Starter kit
A starter kit server gives you a small bundle of items when you first join, often claimed with a one-time command like /kit starter. The goal is to skip the slowest part of early survival so you can get established and plug into the server’s main loop faster. It also makes late joins feel fair on older worlds where nearby resources have already been stripped.
What it feels like depends on the kit’s weight. Light kits cover basics like tools, food, and a few torches so you can secure a shelter and move out. Heavier kits might add iron gear, a shield, a bed, or simple protection tools, which shifts the first hour from scrambling to choosing a direction: scout a base spot, meet up with friends, set up food, or push progression sooner.

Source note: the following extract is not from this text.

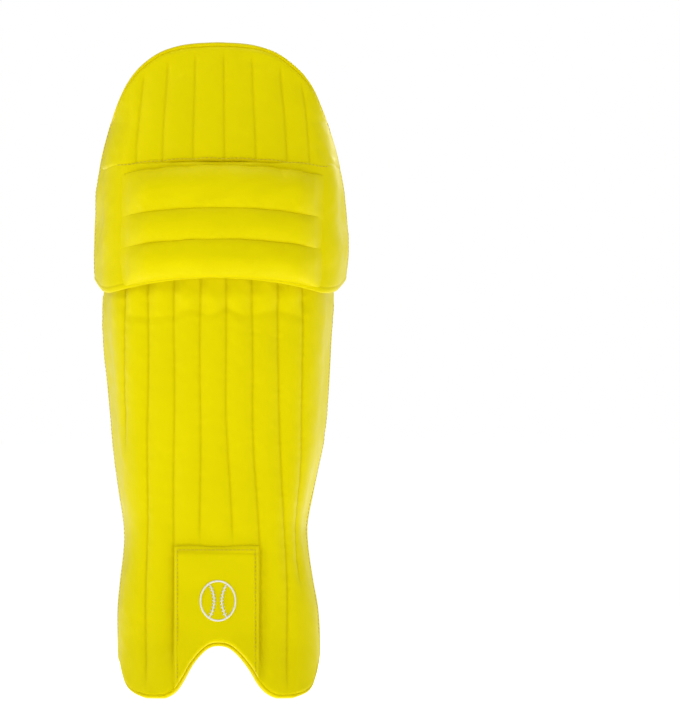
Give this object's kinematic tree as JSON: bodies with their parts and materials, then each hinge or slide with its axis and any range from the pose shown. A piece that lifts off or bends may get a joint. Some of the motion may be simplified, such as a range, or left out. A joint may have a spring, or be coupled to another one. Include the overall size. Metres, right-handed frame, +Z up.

Starter kits speed up the pace and reduce early frustration. New players die less to the first night, spend less time asking for food, and take risks earlier because replacement gear is cheap. On PvP servers, good setups keep kits modest, add cooldowns, or limit where you can claim them so fights do not turn into disposable kit loops. On economy servers, the kit is tuned to get players participating without dumping sell-value into the market, so diamonds and high-tier loot are usually avoided.
The best implementations smooth the spawn experience without replacing progression. You still have to mine, farm, trade, and work toward enchanting and higher-tier gear. The kit just removes busywork so joining feels like stepping into the server’s rhythm instead of repeating the same opening chores.
Is the starter kit one-time or reusable?
Most servers make it one-time per player to reduce alt farming. Some allow reuse on a long cooldown, but those kits are usually low impact, like food and basic tools.
What is typically in a starter kit?
Usually basic tools, a little food, and lighting so you can survive the first night and travel. Some servers add a bed or small protection utilities; if you see diamonds or strong enchantments, expect a faster progression pace and more disposable early fights.
Does having a starter kit make a server pay-to-win?
Not on its own. It becomes pay-to-win when paid ranks get meaningfully stronger kits that convert into real advantage, like strong armor and weapons or items that generate money or resources at scale.
How do servers prevent alt abuse with starter kits?
Common defenses include tying redemption to the account, checks on account age, IP or device limits, and keeping kit contents too modest to be worth laundering. The more sellable the kit is, the harder this is to police.
How do starter kits affect early PvP and spawn camping?
A modest kit helps new players get out of spawn and survive long enough to set up. If it is too strong, it encourages kit-fights and makes rushing fresh spawns more rewarding. Better servers pair kits with spawn protection, safe zones, or redemption restrictions.
What should I do first after claiming a starter kit?
Use it to stabilize quickly: grab a base spot, get a bed down, and start a reliable food source. If protection is available, claim early. After that, pivot into what the server rewards, whether that is resource worlds, quests, dungeons, or a player-run economy.